▶ [Exercise directions]: How many lines in the records below hold the string "into"? Please answer with the number and nothing more.

Entries with parts and joints:
[START]
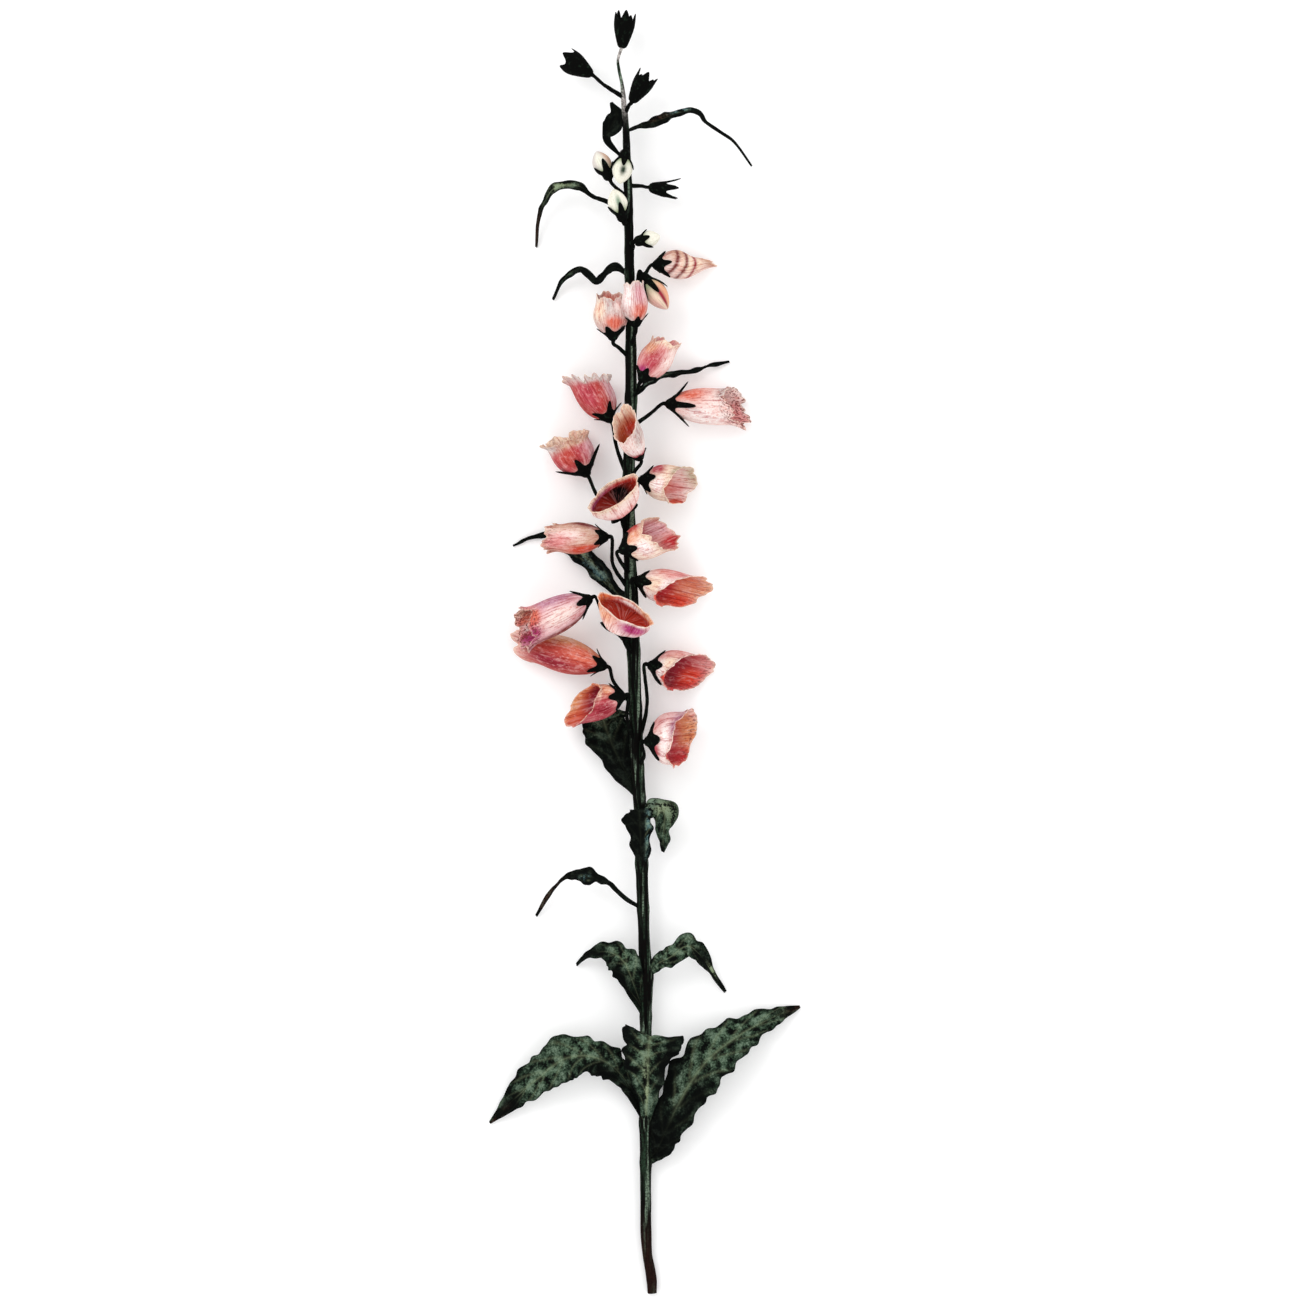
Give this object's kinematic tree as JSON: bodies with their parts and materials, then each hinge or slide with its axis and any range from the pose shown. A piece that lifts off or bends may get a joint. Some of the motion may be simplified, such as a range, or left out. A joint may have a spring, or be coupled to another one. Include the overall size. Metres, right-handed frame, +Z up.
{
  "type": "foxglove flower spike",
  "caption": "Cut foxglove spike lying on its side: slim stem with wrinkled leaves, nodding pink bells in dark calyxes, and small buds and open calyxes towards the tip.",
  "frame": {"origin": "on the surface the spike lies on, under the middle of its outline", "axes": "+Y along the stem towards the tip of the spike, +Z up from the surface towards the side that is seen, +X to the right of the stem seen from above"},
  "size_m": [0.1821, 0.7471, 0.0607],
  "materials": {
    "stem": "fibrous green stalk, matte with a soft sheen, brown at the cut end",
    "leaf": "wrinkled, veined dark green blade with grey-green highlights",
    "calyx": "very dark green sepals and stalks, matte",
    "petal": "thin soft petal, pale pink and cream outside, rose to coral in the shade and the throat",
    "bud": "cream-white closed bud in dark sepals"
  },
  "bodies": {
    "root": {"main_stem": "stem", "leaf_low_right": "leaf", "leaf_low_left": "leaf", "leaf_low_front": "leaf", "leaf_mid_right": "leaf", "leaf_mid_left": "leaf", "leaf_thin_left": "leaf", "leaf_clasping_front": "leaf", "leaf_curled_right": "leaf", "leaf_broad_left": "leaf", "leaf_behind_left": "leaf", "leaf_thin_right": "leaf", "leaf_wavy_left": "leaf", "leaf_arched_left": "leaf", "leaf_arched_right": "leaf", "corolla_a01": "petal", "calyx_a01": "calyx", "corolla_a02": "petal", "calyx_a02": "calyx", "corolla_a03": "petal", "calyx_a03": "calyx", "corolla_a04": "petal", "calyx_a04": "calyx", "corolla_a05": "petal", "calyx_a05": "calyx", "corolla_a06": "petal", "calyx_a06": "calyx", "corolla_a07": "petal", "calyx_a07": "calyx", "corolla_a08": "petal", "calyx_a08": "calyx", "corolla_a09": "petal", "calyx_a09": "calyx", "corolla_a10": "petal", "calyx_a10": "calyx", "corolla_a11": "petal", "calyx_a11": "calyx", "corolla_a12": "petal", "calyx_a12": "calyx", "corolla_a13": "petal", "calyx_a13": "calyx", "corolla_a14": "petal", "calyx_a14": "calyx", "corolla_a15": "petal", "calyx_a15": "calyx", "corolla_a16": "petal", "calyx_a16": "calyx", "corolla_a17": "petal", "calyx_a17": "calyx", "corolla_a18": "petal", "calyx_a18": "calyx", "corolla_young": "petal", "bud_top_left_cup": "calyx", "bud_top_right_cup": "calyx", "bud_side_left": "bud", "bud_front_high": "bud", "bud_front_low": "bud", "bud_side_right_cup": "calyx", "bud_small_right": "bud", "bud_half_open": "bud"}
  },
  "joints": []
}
[END]
[START]
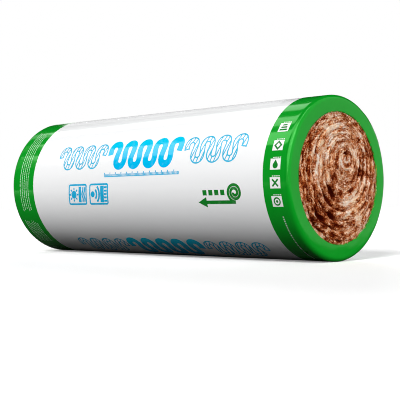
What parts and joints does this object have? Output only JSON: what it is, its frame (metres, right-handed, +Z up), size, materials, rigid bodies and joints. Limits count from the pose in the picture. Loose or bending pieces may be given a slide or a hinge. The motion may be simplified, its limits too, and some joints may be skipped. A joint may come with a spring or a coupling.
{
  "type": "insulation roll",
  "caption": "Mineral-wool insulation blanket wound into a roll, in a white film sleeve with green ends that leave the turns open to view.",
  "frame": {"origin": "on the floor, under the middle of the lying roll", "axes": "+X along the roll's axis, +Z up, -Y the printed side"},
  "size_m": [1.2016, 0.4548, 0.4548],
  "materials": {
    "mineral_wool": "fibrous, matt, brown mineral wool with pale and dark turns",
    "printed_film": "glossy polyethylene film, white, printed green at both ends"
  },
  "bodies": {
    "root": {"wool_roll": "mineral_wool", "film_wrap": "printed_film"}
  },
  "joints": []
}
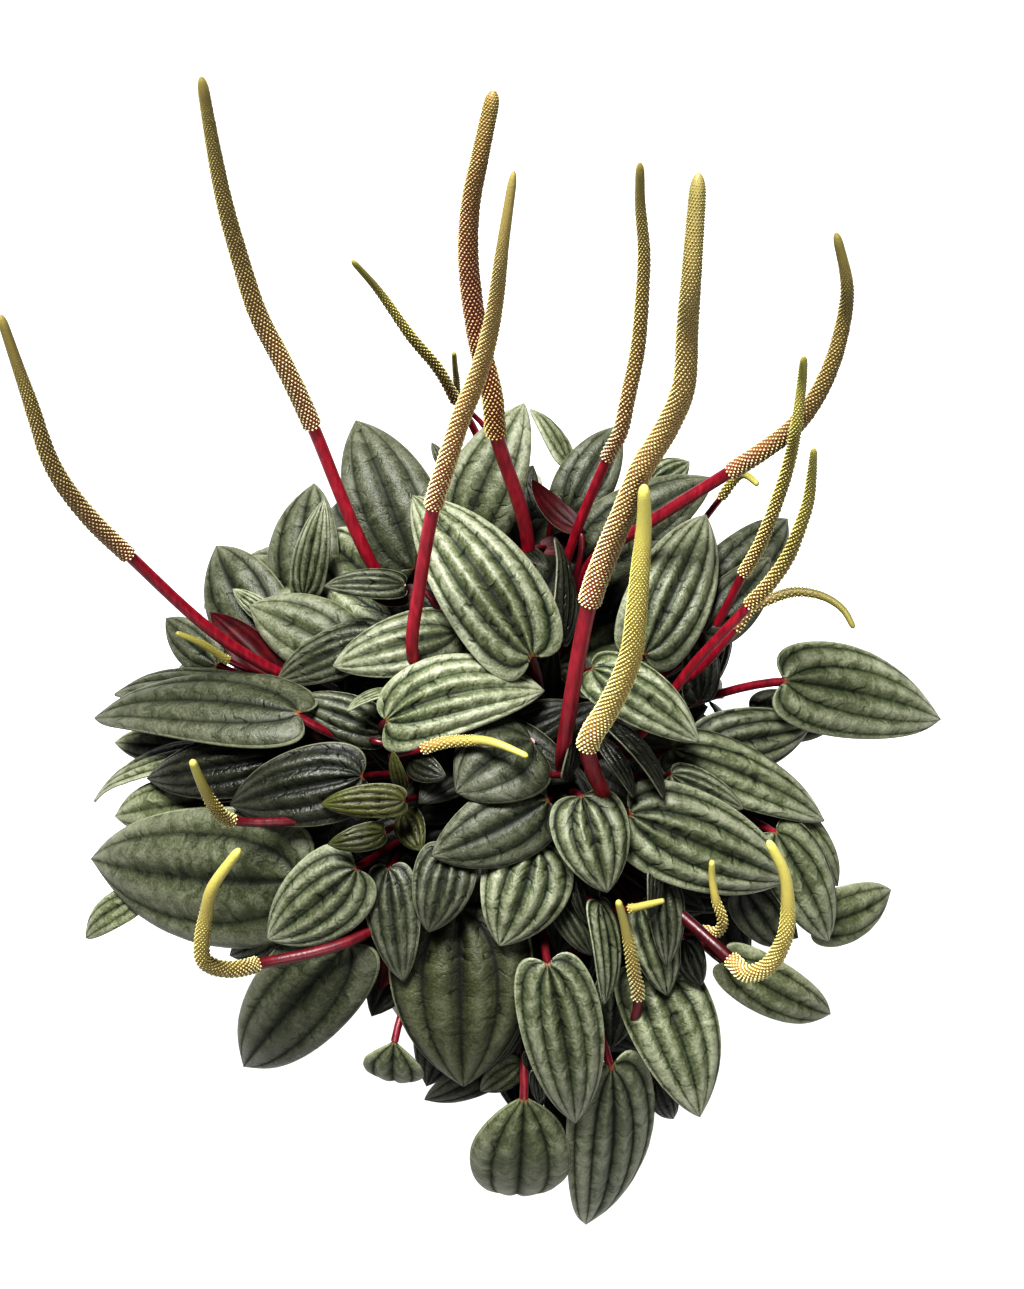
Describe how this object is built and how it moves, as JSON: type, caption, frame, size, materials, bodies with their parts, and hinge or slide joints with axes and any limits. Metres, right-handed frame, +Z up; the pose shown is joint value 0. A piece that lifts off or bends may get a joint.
[END]
[START]
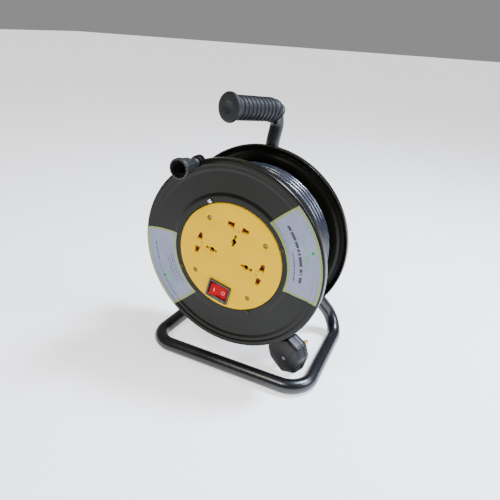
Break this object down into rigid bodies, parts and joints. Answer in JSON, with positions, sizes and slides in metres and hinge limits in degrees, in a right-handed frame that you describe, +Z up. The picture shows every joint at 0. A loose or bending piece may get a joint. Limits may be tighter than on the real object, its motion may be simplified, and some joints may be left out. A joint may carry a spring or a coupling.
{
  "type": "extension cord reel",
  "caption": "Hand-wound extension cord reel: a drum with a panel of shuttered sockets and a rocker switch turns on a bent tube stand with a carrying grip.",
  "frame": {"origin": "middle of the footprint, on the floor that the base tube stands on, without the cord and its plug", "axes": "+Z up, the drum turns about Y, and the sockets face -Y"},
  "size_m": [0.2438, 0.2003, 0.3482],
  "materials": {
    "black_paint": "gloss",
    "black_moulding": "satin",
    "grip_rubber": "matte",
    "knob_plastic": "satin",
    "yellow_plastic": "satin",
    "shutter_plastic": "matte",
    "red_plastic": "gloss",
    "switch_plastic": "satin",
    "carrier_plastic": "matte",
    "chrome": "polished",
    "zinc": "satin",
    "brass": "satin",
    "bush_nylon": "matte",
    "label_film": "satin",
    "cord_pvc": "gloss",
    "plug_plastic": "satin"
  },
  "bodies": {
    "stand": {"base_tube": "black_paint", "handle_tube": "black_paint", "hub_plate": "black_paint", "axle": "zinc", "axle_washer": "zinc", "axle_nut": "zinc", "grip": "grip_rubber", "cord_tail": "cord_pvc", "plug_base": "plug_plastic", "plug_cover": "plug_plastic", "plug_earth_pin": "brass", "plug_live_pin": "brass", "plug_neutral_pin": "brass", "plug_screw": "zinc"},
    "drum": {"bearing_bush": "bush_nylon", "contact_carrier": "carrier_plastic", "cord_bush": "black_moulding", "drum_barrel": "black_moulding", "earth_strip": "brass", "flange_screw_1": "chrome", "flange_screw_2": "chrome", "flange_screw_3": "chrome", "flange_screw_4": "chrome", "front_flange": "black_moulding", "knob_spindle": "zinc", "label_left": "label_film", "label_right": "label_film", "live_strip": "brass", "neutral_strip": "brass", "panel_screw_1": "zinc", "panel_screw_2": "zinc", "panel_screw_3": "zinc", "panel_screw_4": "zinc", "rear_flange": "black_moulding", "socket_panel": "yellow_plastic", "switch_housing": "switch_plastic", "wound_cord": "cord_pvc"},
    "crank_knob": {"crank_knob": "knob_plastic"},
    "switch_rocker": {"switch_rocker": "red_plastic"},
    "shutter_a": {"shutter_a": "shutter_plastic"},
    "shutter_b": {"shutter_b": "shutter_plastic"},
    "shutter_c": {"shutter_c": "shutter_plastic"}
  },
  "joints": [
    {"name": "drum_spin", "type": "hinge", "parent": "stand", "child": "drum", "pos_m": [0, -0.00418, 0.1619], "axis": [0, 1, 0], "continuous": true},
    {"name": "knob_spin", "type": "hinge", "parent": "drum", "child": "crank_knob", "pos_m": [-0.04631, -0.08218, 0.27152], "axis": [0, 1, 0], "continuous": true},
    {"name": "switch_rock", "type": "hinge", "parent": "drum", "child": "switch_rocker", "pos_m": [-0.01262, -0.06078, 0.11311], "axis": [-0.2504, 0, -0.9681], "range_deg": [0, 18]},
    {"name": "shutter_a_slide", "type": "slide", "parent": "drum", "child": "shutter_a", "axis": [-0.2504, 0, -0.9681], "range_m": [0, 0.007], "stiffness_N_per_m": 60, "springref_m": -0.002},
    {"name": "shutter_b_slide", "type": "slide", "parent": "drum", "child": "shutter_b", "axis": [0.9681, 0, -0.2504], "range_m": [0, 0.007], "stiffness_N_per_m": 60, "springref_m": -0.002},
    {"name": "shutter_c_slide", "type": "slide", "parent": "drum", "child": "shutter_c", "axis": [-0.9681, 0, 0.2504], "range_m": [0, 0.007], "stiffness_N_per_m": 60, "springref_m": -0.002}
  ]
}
[END]
▶ [Result of the exercise]: 2